The Curia was the most commonly used building for meetings of the Roman Senate. The first building was the Curia Hostilia, used in the Early Kingdom, then the Curia Cornelia, built by Sulla, and finally, the Curia Julia, built by Caesar, finished by Augustus and used thereafter. The sessions were open to the public with a literal open-door policy that allowed ordinary people to sit outside and listen in if they wished. The Curia was restored by Domitian in 94 CE, and rebuilt, as mentioned, following the fire of 283 CE. The rectangular building measures 25.6 x 17.8 m, has a height of 31.6 m, and was built using brick with a concrete facing. The flooring has survived well and is an excellent example of opus sectile marble mosaic; the doors, in contrast, are bronze replicas of the originals. The Curia was converted into the church of Saint Hadrian in 630 CE.
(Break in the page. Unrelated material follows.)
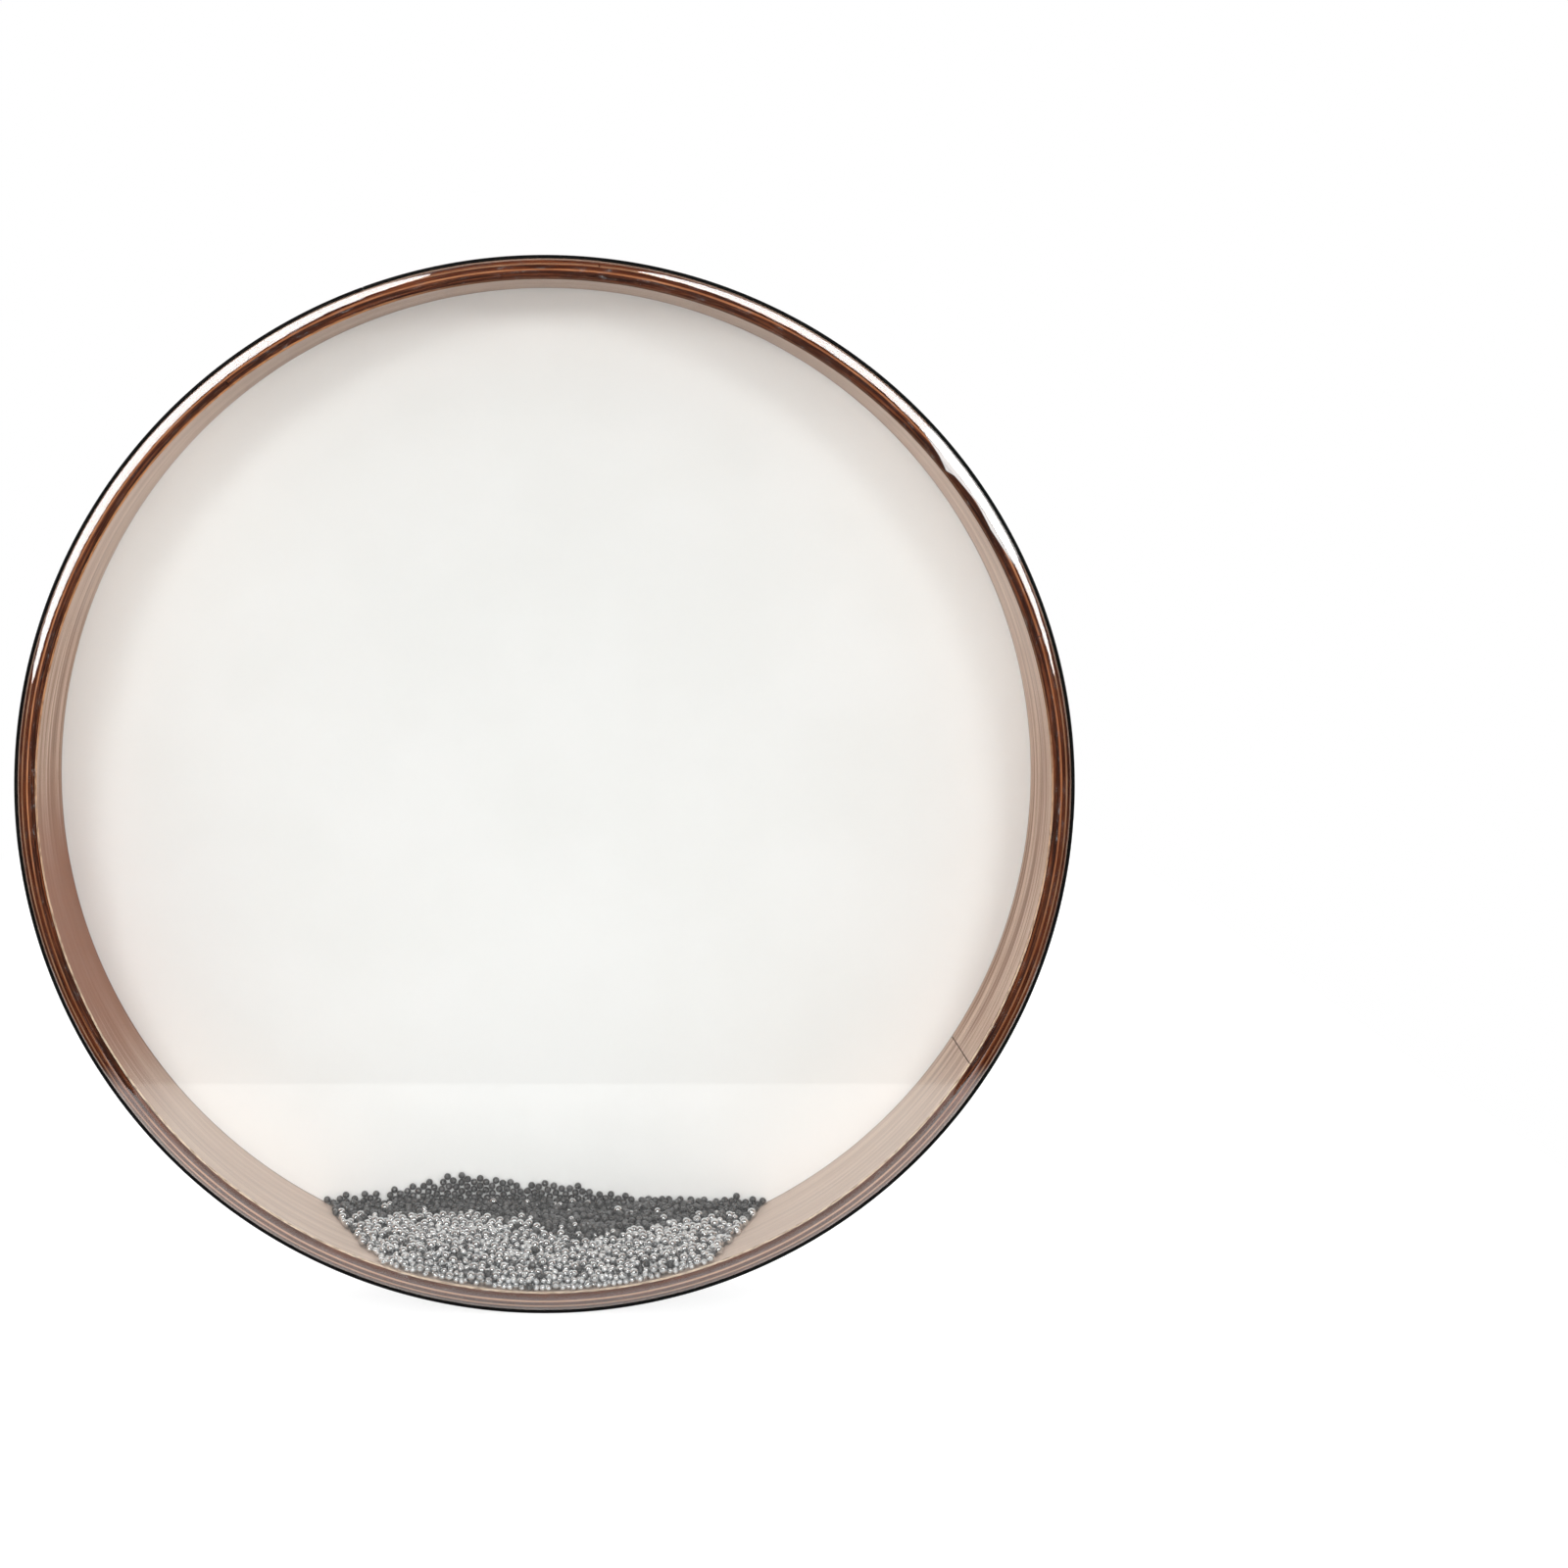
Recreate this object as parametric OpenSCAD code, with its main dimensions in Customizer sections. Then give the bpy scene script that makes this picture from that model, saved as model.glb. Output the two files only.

Basilica of Maxentius & Constantine
The New Basilica was begun by Maxentius and finished by Constantine c. 313 CE. It once measured around 96 x 65 metres. The interior was covered in marble panels, had a coloured marble flooring and soaring vaults. The building was the home of the Urban Prefects, the most important officials in the city, and the seat of the Senatorial court, the Secretarium Senatus. The western apse once contained a colossal statue of Constantine, the head, foot and other surviving remains of which are now on display in the courtyard of the Palazzo dei Conservatori. Although the building was largely destroyed by the earthquake of 847 CE, several 25-metre high vaults are still intact and loom over the other ruins of the Forum.